Once November arrived, I began dipping in and out of my favourite classic Christmas stories. I found the most helpful (and indeed the most festive) to be The Polar Express by Chris Van Allburg, How the Grinch Stole Christmas by Dr. Seuss, How Winston Delivered Christmas by Alex T. Smith, and of course, A Christmas Carol by Charles Dickens, which, as the underlying inspiration for my book, was always close at hand.

I indulged in some of my favourite Christmas movies, too, like, Elf, Home Alone, The Muppets' Christmas Carol, Miracle on 34th Street and Klaus (which is a recent festive discovery, and is absolutely brilliant fun).
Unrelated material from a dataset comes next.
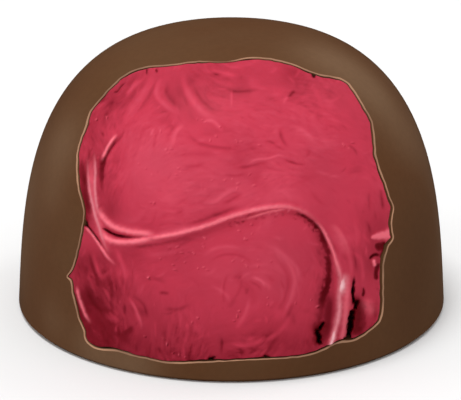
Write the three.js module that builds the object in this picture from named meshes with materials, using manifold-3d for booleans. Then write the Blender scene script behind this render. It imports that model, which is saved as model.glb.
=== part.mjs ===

These wondrous tales helped inspire some of my own whimsical characters like Tricksie, a plucky elf-on-the-shelf with a keen nose for adventure (and mayhem), and Randolph, the companionable purple reindeer (who also happens to be the estranged brother of Rudolph, though it’s best we don’t speak about that.)

Magical Christmas memories

At last, with glitter spilling into my house (and my every waking thought), I turned my attention to old family photo albums. Christmas is such a nostalgic time for me, and I think often of how my wonderful grandparents made the festive season so special for my brothers and me as children – and how no Christmas dinner would be complete without them. As an ode to my grandparents, I decided to give George the fiercest ally in the world – a generous and spirited Irish grandmother. Her name is Nana Flo, and with her addition to the story, I knew I had managed to gather together all the right ingredients for my magical Christmas adventure, and The Miracle on Ebenezer Street was officially born. It came into the world surrounded by carols and candles and glitter and tinsel and pine needles and one very noisy choo-choo train.

This year, I look ahead to Christmas with particular longing.

Now, more than any other year, we need to hold tightly to the inimitable sense of hope that the season brings, and believe that next year will be better, and brighter. In the meantime, I hope readers of The Miracle on Ebenezer Street will find a little sprinkle of magic and optimism within its pages.